> [AVAILABLE DATA]:
= = = =
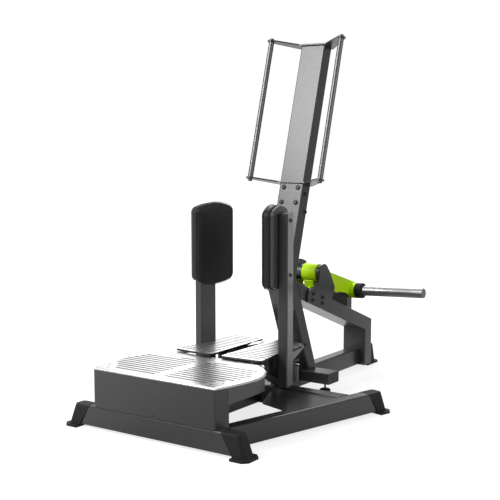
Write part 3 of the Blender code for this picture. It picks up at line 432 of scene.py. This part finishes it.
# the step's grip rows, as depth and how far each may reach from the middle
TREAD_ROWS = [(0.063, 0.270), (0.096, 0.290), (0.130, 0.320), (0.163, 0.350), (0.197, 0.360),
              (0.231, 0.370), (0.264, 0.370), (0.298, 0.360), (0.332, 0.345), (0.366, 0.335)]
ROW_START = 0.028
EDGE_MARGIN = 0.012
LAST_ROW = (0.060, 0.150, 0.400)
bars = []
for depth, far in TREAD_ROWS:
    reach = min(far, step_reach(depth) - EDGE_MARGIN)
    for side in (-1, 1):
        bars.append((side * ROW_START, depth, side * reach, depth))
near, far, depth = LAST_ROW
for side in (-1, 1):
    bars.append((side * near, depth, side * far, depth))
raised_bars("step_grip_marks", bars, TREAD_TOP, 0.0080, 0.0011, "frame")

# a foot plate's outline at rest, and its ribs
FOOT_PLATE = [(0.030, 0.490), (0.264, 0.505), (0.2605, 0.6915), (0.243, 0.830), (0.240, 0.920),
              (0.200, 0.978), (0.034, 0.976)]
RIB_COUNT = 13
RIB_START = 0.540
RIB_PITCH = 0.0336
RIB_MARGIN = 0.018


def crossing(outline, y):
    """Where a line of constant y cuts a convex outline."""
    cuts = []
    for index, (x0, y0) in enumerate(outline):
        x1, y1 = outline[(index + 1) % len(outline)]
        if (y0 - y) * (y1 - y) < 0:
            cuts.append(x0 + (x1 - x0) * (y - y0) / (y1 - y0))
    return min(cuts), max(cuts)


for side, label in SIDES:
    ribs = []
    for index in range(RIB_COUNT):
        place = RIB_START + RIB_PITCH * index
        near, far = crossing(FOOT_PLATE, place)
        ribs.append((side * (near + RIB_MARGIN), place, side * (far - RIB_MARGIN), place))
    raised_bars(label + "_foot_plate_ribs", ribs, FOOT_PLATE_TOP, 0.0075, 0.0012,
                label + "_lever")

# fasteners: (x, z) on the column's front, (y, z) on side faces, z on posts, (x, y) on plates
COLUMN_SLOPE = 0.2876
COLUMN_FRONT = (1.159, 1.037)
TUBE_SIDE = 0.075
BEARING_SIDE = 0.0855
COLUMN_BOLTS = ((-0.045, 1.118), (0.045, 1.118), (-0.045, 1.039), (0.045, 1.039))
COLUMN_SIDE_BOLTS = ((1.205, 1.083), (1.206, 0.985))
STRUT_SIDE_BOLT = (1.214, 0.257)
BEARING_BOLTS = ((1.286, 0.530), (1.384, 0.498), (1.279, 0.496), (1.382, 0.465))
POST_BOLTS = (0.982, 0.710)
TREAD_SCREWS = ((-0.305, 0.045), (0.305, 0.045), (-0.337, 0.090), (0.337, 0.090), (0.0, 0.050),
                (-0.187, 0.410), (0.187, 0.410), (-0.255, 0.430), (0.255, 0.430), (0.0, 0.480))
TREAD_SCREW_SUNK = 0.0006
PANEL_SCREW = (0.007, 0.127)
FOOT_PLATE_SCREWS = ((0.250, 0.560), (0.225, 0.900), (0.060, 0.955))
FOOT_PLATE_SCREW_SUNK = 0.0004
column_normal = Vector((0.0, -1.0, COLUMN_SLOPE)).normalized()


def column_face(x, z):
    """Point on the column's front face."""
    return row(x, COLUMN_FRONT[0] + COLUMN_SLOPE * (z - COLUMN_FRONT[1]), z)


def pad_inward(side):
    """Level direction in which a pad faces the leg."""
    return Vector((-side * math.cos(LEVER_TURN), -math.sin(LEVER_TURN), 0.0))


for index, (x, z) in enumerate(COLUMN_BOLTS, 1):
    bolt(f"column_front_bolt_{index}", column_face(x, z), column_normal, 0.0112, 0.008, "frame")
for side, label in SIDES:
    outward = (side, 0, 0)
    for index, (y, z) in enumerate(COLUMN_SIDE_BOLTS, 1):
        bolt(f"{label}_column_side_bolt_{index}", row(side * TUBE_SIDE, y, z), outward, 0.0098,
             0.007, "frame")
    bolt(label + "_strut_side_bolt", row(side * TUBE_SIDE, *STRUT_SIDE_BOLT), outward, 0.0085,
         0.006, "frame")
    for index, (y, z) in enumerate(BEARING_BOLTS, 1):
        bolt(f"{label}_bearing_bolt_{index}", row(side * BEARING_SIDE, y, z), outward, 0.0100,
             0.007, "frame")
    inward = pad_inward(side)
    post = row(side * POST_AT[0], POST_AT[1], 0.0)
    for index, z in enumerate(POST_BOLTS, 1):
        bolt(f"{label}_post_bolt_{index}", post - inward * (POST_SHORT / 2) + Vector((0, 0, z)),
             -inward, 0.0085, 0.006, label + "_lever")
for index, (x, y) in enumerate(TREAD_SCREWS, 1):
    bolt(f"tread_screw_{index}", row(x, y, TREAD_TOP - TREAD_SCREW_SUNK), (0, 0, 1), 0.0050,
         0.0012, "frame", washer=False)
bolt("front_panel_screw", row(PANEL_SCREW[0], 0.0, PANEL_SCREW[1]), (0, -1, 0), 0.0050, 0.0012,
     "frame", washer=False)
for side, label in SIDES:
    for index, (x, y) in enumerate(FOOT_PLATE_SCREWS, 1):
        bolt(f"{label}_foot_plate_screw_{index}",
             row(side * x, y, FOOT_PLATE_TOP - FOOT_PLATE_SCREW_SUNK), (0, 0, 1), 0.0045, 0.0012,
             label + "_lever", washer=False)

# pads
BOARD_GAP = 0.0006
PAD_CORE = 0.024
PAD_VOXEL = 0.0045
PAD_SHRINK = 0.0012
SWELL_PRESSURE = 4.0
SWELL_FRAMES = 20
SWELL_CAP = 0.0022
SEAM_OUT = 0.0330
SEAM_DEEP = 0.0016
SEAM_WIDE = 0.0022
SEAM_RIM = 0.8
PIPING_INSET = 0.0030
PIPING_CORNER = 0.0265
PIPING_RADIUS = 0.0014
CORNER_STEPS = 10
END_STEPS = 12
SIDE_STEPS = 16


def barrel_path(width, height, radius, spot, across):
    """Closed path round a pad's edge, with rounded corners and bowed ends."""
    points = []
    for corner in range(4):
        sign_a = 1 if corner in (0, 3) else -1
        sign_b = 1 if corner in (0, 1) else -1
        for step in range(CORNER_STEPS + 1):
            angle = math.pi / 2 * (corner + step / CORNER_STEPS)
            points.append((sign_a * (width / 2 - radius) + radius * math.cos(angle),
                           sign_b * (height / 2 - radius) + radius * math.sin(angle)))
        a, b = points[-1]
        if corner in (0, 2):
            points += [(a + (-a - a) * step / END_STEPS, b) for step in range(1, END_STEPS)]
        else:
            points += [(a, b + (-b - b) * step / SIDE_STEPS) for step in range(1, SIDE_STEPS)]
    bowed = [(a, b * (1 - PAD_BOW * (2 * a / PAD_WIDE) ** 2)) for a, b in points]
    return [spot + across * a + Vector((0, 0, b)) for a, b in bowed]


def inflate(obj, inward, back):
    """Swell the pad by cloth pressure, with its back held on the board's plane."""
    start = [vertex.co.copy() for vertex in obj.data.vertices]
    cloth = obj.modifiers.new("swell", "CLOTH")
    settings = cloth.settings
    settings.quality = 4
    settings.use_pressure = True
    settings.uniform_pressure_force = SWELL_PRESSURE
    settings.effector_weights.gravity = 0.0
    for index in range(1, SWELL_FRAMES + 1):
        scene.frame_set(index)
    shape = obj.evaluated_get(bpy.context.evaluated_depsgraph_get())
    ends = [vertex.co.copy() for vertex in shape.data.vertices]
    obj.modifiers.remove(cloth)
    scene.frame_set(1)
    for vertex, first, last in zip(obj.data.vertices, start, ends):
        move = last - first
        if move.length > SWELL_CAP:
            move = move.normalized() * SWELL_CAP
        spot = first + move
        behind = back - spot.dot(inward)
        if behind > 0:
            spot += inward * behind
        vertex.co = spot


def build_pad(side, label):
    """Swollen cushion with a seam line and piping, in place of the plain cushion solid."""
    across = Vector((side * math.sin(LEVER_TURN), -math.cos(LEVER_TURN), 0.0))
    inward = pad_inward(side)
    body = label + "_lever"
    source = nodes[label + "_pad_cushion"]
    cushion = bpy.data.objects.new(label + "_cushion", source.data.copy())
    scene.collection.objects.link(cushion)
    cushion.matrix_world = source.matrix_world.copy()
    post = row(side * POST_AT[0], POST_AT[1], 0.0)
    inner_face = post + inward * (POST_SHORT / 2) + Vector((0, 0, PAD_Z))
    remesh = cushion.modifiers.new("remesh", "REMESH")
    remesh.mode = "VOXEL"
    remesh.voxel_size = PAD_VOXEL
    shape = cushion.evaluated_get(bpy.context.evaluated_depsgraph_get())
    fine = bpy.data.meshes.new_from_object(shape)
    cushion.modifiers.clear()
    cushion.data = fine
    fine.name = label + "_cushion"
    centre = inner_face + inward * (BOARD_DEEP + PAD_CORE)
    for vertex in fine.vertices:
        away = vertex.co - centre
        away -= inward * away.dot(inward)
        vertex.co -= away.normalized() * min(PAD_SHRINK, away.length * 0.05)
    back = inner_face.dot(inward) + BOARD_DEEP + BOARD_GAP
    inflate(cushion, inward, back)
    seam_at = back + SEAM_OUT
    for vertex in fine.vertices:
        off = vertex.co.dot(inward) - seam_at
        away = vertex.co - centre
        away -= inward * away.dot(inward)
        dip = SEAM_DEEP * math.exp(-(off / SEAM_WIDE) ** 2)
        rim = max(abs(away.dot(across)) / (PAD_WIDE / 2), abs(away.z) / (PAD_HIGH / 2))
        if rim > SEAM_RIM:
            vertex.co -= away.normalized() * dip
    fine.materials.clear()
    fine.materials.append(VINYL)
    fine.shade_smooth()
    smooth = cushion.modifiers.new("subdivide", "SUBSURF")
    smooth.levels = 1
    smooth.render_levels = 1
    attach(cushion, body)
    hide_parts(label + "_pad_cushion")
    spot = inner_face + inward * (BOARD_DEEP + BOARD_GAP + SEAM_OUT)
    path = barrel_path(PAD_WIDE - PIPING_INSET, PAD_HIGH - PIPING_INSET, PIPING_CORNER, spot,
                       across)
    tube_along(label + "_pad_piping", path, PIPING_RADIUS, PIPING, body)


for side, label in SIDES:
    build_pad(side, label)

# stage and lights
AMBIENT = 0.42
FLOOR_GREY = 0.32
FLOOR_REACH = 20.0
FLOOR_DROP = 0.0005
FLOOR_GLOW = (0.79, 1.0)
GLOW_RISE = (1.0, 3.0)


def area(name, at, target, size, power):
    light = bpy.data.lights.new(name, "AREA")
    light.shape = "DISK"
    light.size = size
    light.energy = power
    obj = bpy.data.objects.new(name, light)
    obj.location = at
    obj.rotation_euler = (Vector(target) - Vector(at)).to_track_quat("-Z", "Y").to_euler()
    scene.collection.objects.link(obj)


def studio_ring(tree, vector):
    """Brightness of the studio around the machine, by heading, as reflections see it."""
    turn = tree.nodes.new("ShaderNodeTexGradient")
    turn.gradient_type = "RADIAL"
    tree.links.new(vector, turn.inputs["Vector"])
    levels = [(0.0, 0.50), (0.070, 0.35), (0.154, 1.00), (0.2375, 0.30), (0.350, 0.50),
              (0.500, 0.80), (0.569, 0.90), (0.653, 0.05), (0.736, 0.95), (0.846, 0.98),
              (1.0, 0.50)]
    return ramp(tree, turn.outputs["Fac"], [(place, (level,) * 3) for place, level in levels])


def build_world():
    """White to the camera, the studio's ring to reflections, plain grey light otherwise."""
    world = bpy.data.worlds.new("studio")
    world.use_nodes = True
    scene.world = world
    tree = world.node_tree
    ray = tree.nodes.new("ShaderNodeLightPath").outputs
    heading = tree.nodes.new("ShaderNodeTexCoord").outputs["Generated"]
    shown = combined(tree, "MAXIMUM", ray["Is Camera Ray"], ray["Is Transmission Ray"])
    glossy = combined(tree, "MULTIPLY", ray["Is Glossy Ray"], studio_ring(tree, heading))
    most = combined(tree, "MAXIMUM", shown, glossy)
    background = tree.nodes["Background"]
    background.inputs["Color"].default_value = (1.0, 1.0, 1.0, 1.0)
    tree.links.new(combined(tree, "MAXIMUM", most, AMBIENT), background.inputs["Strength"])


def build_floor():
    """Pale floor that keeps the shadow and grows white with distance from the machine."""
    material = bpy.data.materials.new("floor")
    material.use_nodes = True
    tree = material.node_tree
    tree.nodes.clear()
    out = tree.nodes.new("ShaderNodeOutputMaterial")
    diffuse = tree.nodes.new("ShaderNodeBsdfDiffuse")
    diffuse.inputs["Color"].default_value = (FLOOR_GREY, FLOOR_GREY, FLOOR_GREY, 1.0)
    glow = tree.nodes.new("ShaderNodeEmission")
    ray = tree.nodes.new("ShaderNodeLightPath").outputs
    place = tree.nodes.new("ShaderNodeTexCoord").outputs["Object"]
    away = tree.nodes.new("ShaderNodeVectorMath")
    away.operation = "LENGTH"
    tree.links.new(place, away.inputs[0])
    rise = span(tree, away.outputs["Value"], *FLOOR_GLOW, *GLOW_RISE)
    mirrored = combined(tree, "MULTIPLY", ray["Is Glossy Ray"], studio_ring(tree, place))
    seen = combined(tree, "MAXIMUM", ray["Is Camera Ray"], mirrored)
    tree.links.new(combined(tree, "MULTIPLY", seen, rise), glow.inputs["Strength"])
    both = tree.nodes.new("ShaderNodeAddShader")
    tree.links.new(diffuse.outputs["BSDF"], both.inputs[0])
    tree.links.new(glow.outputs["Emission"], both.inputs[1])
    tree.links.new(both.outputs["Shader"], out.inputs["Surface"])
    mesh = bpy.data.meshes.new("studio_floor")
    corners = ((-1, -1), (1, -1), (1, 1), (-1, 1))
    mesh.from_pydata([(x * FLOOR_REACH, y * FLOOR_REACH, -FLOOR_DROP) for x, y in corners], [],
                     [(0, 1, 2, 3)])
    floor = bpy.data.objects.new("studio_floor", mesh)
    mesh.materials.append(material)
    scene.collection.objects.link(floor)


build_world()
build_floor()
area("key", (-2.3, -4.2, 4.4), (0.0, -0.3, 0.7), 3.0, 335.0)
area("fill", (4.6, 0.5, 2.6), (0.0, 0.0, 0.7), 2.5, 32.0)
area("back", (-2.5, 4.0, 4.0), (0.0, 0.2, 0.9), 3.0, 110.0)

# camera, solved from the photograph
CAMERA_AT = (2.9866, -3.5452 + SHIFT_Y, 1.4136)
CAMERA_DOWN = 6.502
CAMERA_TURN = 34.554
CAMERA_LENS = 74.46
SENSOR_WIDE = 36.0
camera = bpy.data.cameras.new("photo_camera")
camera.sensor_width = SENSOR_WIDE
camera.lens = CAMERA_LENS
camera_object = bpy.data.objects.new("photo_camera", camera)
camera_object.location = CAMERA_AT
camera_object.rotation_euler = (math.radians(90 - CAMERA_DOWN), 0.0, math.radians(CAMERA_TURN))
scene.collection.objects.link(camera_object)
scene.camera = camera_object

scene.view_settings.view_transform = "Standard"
= = = =
> [TASK TO COMPLETE]: Please repeat word for word the lines above that run from the beginning through the line containing "RIB_MARGIN = 0.018", keeping both the first and that last line.

> [FULL RESPONSE]:
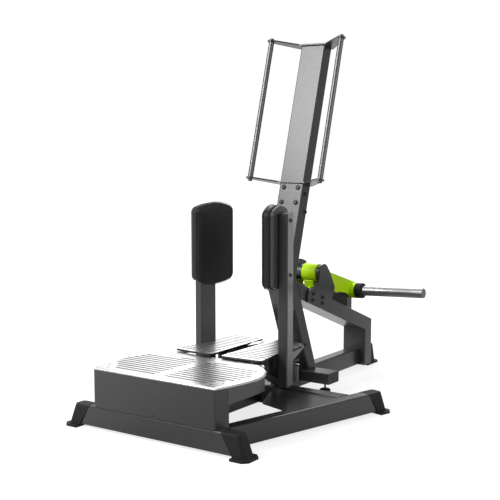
Write part 3 of the Blender code for this picture. It picks up at line 432 of scene.py. This part finishes it.
# the step's grip rows, as depth and how far each may reach from the middle
TREAD_ROWS = [(0.063, 0.270), (0.096, 0.290), (0.130, 0.320), (0.163, 0.350), (0.197, 0.360),
              (0.231, 0.370), (0.264, 0.370), (0.298, 0.360), (0.332, 0.345), (0.366, 0.335)]
ROW_START = 0.028
EDGE_MARGIN = 0.012
LAST_ROW = (0.060, 0.150, 0.400)
bars = []
for depth, far in TREAD_ROWS:
    reach = min(far, step_reach(depth) - EDGE_MARGIN)
    for side in (-1, 1):
        bars.append((side * ROW_START, depth, side * reach, depth))
near, far, depth = LAST_ROW
for side in (-1, 1):
    bars.append((side * near, depth, side * far, depth))
raised_bars("step_grip_marks", bars, TREAD_TOP, 0.0080, 0.0011, "frame")

# a foot plate's outline at rest, and its ribs
FOOT_PLATE = [(0.030, 0.490), (0.264, 0.505), (0.2605, 0.6915), (0.243, 0.830), (0.240, 0.920),
              (0.200, 0.978), (0.034, 0.976)]
RIB_COUNT = 13
RIB_START = 0.540
RIB_PITCH = 0.0336
RIB_MARGIN = 0.018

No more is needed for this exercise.